>> Start RECORDED DATA
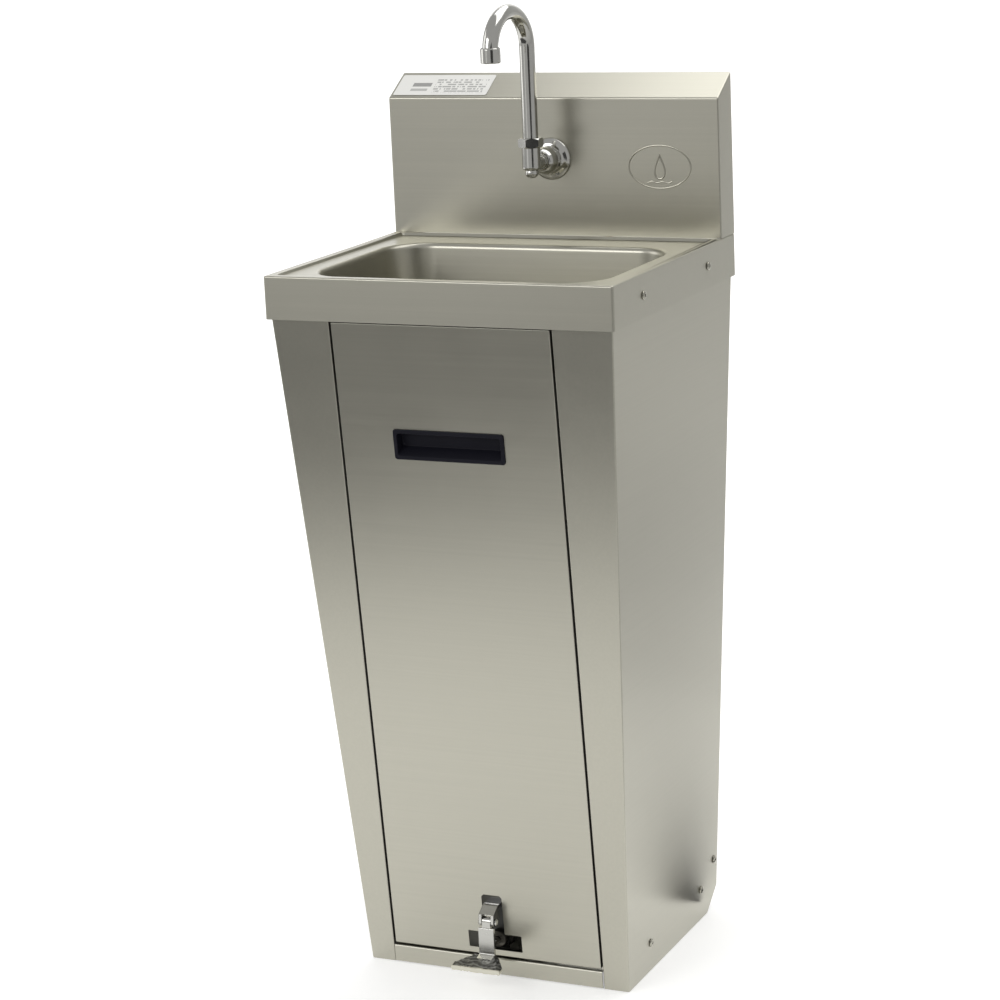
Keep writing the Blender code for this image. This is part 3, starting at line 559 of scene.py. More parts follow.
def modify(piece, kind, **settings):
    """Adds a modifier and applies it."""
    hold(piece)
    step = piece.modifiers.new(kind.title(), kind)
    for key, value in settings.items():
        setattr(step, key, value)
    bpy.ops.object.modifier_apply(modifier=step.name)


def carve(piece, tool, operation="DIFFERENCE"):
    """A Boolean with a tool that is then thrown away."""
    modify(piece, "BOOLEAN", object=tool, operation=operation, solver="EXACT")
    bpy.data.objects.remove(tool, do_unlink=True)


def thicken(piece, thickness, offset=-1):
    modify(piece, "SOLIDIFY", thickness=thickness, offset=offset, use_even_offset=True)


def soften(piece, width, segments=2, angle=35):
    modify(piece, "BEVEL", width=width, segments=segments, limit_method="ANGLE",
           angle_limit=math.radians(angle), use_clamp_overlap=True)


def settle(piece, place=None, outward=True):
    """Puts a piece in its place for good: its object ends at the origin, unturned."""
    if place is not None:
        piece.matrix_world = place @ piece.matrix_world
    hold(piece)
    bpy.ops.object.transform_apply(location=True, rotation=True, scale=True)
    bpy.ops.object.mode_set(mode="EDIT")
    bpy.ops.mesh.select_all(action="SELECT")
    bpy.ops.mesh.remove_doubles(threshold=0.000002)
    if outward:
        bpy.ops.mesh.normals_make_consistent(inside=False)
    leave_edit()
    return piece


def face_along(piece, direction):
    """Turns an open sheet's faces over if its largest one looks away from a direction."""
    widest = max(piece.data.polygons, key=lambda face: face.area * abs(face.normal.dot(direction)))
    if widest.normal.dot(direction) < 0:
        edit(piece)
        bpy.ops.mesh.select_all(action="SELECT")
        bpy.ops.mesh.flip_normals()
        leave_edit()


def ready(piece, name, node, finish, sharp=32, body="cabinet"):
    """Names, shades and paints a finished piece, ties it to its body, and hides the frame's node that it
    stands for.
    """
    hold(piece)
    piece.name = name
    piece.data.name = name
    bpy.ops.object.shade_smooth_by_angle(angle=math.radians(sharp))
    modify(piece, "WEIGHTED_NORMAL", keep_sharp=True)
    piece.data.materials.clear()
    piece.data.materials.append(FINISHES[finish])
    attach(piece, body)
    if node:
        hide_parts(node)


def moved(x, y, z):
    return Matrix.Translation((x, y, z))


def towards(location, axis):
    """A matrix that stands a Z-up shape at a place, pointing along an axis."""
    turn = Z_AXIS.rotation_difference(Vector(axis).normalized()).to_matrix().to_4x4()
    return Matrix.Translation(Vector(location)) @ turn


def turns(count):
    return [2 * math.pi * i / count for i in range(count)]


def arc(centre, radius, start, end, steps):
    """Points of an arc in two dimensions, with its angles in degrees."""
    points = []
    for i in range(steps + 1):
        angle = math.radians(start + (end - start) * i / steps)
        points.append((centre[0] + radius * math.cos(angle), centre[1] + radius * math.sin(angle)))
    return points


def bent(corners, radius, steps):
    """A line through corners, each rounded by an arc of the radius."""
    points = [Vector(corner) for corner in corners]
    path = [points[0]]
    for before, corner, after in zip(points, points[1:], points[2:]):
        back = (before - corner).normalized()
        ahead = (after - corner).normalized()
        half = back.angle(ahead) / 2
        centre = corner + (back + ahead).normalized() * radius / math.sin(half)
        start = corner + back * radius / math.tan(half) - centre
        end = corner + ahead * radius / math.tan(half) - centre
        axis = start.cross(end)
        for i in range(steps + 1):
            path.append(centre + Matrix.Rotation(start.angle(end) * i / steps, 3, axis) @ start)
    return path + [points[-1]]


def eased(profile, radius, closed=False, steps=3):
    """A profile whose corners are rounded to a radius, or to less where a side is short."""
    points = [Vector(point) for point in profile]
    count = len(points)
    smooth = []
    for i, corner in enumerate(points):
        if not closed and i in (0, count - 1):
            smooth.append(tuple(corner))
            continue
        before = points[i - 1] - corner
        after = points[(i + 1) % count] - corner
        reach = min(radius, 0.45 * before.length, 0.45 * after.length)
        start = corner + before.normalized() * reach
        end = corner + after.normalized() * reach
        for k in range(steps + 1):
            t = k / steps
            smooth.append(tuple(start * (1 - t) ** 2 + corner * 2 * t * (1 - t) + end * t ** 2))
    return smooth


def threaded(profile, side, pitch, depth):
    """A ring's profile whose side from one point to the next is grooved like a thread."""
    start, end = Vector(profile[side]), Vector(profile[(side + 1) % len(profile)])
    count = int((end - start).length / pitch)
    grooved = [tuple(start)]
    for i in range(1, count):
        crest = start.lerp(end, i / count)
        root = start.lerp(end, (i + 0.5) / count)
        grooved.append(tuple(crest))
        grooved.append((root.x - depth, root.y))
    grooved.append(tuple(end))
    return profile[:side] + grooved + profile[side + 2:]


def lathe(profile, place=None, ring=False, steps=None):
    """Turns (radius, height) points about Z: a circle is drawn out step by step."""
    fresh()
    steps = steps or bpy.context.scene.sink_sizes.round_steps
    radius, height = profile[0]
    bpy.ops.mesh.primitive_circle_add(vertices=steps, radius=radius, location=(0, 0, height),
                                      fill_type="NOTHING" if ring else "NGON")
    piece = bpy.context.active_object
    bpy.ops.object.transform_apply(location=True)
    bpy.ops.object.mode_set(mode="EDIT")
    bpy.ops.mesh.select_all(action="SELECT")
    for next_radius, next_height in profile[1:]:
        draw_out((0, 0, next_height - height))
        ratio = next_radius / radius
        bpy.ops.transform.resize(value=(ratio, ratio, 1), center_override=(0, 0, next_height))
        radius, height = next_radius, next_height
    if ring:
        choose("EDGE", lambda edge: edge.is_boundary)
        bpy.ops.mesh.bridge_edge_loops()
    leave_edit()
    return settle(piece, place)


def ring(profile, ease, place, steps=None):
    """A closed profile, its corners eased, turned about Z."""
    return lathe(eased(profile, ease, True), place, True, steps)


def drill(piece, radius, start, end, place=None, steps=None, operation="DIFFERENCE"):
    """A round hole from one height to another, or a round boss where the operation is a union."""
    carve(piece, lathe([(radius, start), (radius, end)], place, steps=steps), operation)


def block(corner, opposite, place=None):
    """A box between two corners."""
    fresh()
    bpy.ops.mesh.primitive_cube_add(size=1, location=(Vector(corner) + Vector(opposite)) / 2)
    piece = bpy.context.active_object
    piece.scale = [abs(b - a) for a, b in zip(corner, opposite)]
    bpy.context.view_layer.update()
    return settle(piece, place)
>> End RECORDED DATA
TASK BRIEF:
What are the exact lines from the beginning of the material through the line containing "bpy.data.objects.remove(tool, do_unlink=True)"? Write out those lines alone.

EXERCISE RESPONSE:
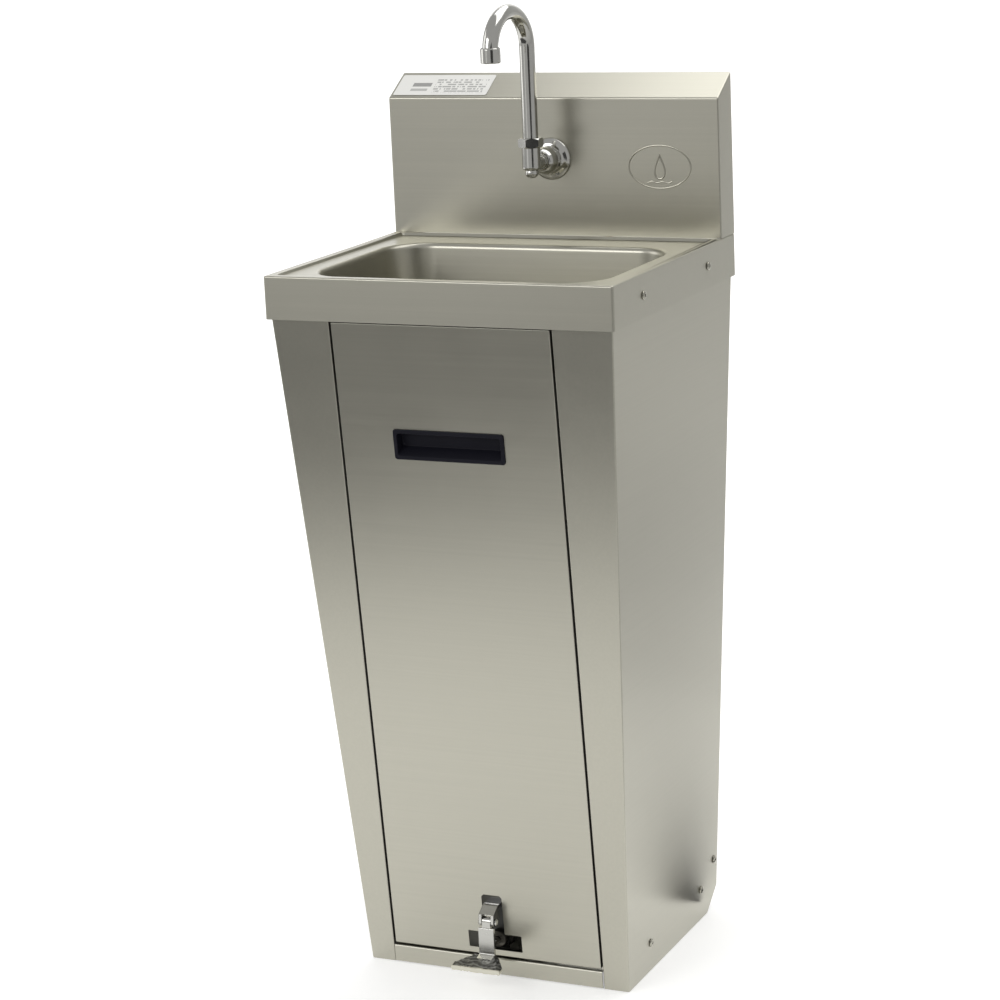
Keep writing the Blender code for this image. This is part 3, starting at line 559 of scene.py. More parts follow.
def modify(piece, kind, **settings):
    """Adds a modifier and applies it."""
    hold(piece)
    step = piece.modifiers.new(kind.title(), kind)
    for key, value in settings.items():
        setattr(step, key, value)
    bpy.ops.object.modifier_apply(modifier=step.name)


def carve(piece, tool, operation="DIFFERENCE"):
    """A Boolean with a tool that is then thrown away."""
    modify(piece, "BOOLEAN", object=tool, operation=operation, solver="EXACT")
    bpy.data.objects.remove(tool, do_unlink=True)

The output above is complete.